The moral proposition at the start of The Great Gatsby is this:
"Whenever you feel like criticizing anyone," he told me, "just remember that all the people in this world haven't had all the advantages that you've had."
The first thing I think is worth noting is that neither of those moral propositions is terribly profound. The only thing that saves them from being truisms is that we have a tendency to forget about such things even though they ought to be obvious and a timely moral reminder can be a good thing. That said, both have a pseudo-profound feel about them in the mouths of their respective narrators.
What saves both is the hermeneutic claim. We are told not to look for direct simplicity in either story.

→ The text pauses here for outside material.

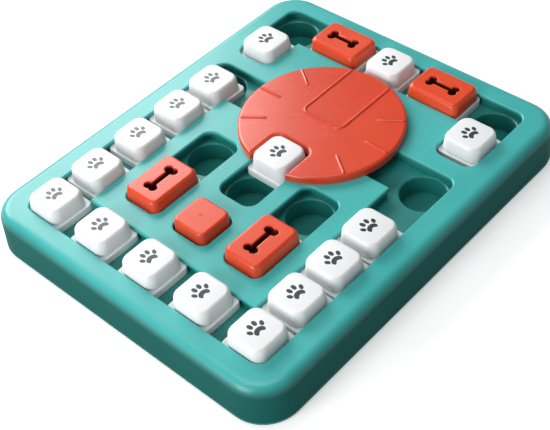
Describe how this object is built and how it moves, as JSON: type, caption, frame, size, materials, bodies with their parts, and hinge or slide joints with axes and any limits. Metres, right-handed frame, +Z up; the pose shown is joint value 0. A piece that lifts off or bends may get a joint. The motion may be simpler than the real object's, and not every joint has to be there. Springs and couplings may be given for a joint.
{
  "type": "dog puzzle feeder",
  "caption": "Rectangular treat puzzle board for dogs with sliding paw keys and bone blocks in tracks over round treat wells, a lift-out plug and a notched turning disc.",
  "frame": {"origin": "centre of the footprint at the bottom of the rubber feet", "axes": "+X along the long side towards the turning disc, +Y along the short side towards the toes of the paw prints, +Z up"},
  "size_m": [0.33, 0.27, 0.0425],
  "materials": {
    "turquoise": "satin moulded",
    "teal_floor": "satin moulded, darker",
    "teal_base": "matte moulded",
    "foot_rubber": "matte",
    "screw_steel": "zinc plated",
    "white_slider": "satin moulded",
    "white_cap": "satin moulded",
    "orange": "satin moulded",
    "orange_disc": "satin moulded"
  },
  "bodies": {
    "board": {"top_shell": "turquoise", "well_tray": "teal_floor", "base_pan": "teal_base", "rubber_feet": "foot_rubber", "case_screws": "screw_steel", "tray_screws": "screw_steel"},
    "key_left_1": {"key_left_1_slider": "white_slider", "key_left_1_cap": "white_cap"},
    "key_left_2": {"key_left_2_slider": "white_slider", "key_left_2_cap": "white_cap"},
    "key_left_3": {"key_left_3_slider": "white_slider", "key_left_3_cap": "white_cap"},
    "key_left_4": {"key_left_4_slider": "white_slider", "key_left_4_cap": "white_cap"},
    "key_left_5": {"key_left_5_slider": "white_slider", "key_left_5_cap": "white_cap"},
    "key_back_1": {"key_back_1_slider": "white_slider", "key_back_1_cap": "white_cap"},
    "key_back_2": {"key_back_2_slider": "white_slider", "key_back_2_cap": "white_cap"},
    "key_back_3": {"key_back_3_slider": "white_slider", "key_back_3_cap": "white_cap"},
    "key_back_4": {"key_back_4_slider": "white_slider", "key_back_4_cap": "white_cap"},
    "key_front_1": {"key_front_1_slider": "white_slider", "key_front_1_cap": "white_cap"},
    "key_front_2": {"key_front_2_slider": "white_slider", "key_front_2_cap": "white_cap"},
    "key_front_3": {"key_front_3_slider": "white_slider", "key_front_3_cap": "white_cap"},
    "key_outer_1": {"key_outer_1_slider": "white_slider", "key_outer_1_cap": "white_cap"},
    "key_outer_2": {"key_outer_2_slider": "white_slider", "key_outer_2_cap": "white_cap"},
    "key_outer_3": {"key_outer_3_slider": "white_slider", "key_outer_3_cap": "white_cap"},
    "key_lock": {"key_lock_slider": "white_slider", "key_lock_cap": "white_cap"},
    "bone_back": {"bone_back_slider": "white_slider", "bone_back_cap": "orange"},
    "bone_front": {"bone_front_slider": "white_slider", "bone_front_cap": "orange"},
    "bone_outer_1": {"bone_outer_1_slider": "white_slider", "bone_outer_1_cap": "orange"},
    "bone_outer_2": {"bone_outer_2_slider": "white_slider", "bone_outer_2_cap": "orange"},
    "square_plug": {"square_plug": "orange"},
    "turning_disc": {"turning_disc": "orange_disc", "pivot_clip": "white_slider", "pivot_screw": "screw_steel"}
  },
  "joints": [
    {"name": "key_left_1_slide", "type": "slide", "parent": "board", "child": "key_left_1", "axis": [0, 1, 0], "range_m": [-0.0124, 0.0004]},
    {"name": "key_left_2_slide", "type": "slide", "parent": "board", "child": "key_left_2", "axis": [0, 1, 0], "range_m": [-0.0124, 0.0124]},
    {"name": "key_left_3_slide", "type": "slide", "parent": "board", "child": "key_left_3", "axis": [0, 1, 0], "range_m": [-0.0124, 0.0124]},
    {"name": "key_left_4_slide", "type": "slide", "parent": "board", "child": "key_left_4", "axis": [0, 1, 0], "range_m": [-0.0124, 0.0124]},
    {"name": "key_left_5_slide", "type": "slide", "parent": "board", "child": "key_left_5", "axis": [0, 1, 0], "range_m": [-0.0004, 0.0124]},
    {"name": "key_back_1_slide", "type": "slide", "parent": "board", "child": "key_back_1", "axis": [1, 0, 0], "range_m": [-0.0037, 0.0062]},
    {"name": "key_back_2_slide", "type": "slide", "parent": "board", "child": "key_back_2", "axis": [1, 0, 0], "range_m": [-0.0062, 0.0052]},
    {"name": "key_back_3_slide", "type": "slide", "parent": "board", "child": "key_back_3", "axis": [1, 0, 0], "range_m": [-0.0052, 0.0022]},
    {"name": "key_back_4_slide", "type": "slide", "parent": "board", "child": "key_back_4", "axis": [1, 0, 0], "range_m": [-0.0022, 0.0118]},
    {"name": "key_front_1_slide", "type": "slide", "parent": "board", "child": "key_front_1", "axis": [1, 0, 0], "range_m": [-0.0017, 0.0012]},
    {"name": "key_front_2_slide", "type": "slide", "parent": "board", "child": "key_front_2", "axis": [1, 0, 0], "range_m": [-0.0012, 0.0012]},
    {"name": "key_front_3_slide", "type": "slide", "parent": "board", "child": "key_front_3", "axis": [1, 0, 0], "range_m": [-0.0012, 0.0603]},
    {"name": "key_outer_1_slide", "type": "slide", "parent": "board", "child": "key_outer_1", "axis": [1, 0, 0], "range_m": [-0.0024, 0.0356]},
    {"name": "key_outer_2_slide", "type": "slide", "parent": "board", "child": "key_outer_2", "axis": [0, -1, 0], "range_m": [-0.0047, 0.0077]},
    {"name": "key_outer_3_slide", "type": "slide", "parent": "board", "child": "key_outer_3", "axis": [-1, 0, 0], "range_m": [-0.0313, 0.0068]},
    {"name": "key_lock_slide", "type": "slide", "parent": "board", "child": "key_lock", "axis": [1, 0, 0], "range_m": [-0.0328, 0.0009]},
    {"name": "bone_back_slide", "type": "slide", "parent": "board", "child": "bone_back", "axis": [1, 0, 0], "range_m": [-0.0002, 0.04]},
    {"name": "bone_front_slide", "type": "slide", "parent": "board", "child": "bone_front", "axis": [1, 0, 0], "range_m": [-0.0002, 0.04]},
    {"name": "bone_outer_1_slide", "type": "slide", "parent": "board", "child": "bone_outer_1", "axis": [0, -1, 0], "range_m": [-0.0415, 0.0047]},
    {"name": "bone_outer_2_slide", "type": "slide", "parent": "board", "child": "bone_outer_2", "axis": [0, -1, 0], "range_m": [-0.0077, 0.0049]},
    {"name": "square_plug_lift", "type": "slide", "parent": "board", "child": "square_plug", "axis": [0, 0, 1], "range_m": [0, 0.03]},
    {"name": "turning_disc_pivot", "type": "hinge", "parent": "board", "child": "turning_disc", "pos_m": [0.047, 0, 0.034], "axis": [0, 0, 1], "range_deg": [-0.6, 0.6]}
  ]
}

The yarns of seaman have a direct simplicity, the whole meaning of which lies within the shell of a cracked nut. But Marlow was not typical (if his propensity to spin yarns be excepted) and to him the meaning of an episode was not inside like a kernel but outside, enveloping the tale which brought it out only as a glow brings out a haze, in the likeness of one of these misty halos that sometimes are made visible by the spectral illumination of moonshine.

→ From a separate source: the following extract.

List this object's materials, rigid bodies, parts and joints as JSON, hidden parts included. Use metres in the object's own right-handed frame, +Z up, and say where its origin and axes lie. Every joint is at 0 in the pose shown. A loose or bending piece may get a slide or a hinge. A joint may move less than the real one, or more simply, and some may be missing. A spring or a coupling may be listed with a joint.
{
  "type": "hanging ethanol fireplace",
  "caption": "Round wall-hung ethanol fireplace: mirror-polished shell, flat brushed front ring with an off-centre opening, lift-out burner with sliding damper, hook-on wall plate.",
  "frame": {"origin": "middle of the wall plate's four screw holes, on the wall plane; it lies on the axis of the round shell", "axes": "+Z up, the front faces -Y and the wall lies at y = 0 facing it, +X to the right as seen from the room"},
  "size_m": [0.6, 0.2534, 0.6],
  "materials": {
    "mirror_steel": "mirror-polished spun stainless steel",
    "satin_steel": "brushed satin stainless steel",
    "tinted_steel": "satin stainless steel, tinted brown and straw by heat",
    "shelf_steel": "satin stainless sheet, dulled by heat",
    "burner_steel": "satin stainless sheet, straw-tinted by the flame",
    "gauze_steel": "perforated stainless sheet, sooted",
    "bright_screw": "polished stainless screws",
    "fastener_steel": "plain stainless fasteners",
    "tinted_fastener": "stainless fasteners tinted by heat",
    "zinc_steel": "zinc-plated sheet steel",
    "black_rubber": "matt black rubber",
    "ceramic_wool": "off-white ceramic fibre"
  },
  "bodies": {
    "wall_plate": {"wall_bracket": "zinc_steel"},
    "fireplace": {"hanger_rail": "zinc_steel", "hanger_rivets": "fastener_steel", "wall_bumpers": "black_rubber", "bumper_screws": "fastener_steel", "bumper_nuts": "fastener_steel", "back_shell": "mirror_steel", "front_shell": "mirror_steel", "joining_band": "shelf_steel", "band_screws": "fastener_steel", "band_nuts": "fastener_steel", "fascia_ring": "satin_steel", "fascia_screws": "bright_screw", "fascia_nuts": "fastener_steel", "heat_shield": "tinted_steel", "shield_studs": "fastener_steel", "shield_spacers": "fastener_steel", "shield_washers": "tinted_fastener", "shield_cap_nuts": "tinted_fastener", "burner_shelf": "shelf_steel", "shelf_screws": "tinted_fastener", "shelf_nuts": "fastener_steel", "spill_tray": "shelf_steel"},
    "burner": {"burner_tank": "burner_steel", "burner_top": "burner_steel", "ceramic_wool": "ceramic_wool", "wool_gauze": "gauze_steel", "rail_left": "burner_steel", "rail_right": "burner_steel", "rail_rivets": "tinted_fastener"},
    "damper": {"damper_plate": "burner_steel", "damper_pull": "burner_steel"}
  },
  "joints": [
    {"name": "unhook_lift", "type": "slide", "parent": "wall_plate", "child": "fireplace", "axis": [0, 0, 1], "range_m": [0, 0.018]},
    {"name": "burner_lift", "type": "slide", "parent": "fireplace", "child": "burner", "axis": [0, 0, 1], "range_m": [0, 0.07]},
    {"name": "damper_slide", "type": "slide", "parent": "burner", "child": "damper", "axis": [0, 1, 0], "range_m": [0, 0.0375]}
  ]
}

Fitzgerald's Nick gives us the same warning, albeit in a more plainspoken way.
He didn't say any more, but we've always been unusually communicative in a reserved way, and I understood that he meant a great deal more than that. In consequence, I'm inclined to reserve all judgments, a habit that has opened up many curious natures to me but also made me victim of not a few veteran bores.
The trite commonplace Nick's remarks occasion is to say that this proves that he is an unreliable narrator because he makes all sorts of judgments and therefore en garde. He thinks his judgments but is remarkably reticent about expressing them or acting on them. I think the point in both cases is that we should not treat these stories as anything like mystery stories. They are more like film noir in that the story is really about human nature and not a particular set of human events and we might say that the genre starts here: Conrad invents the form and Fitzgerald gives it its American setting.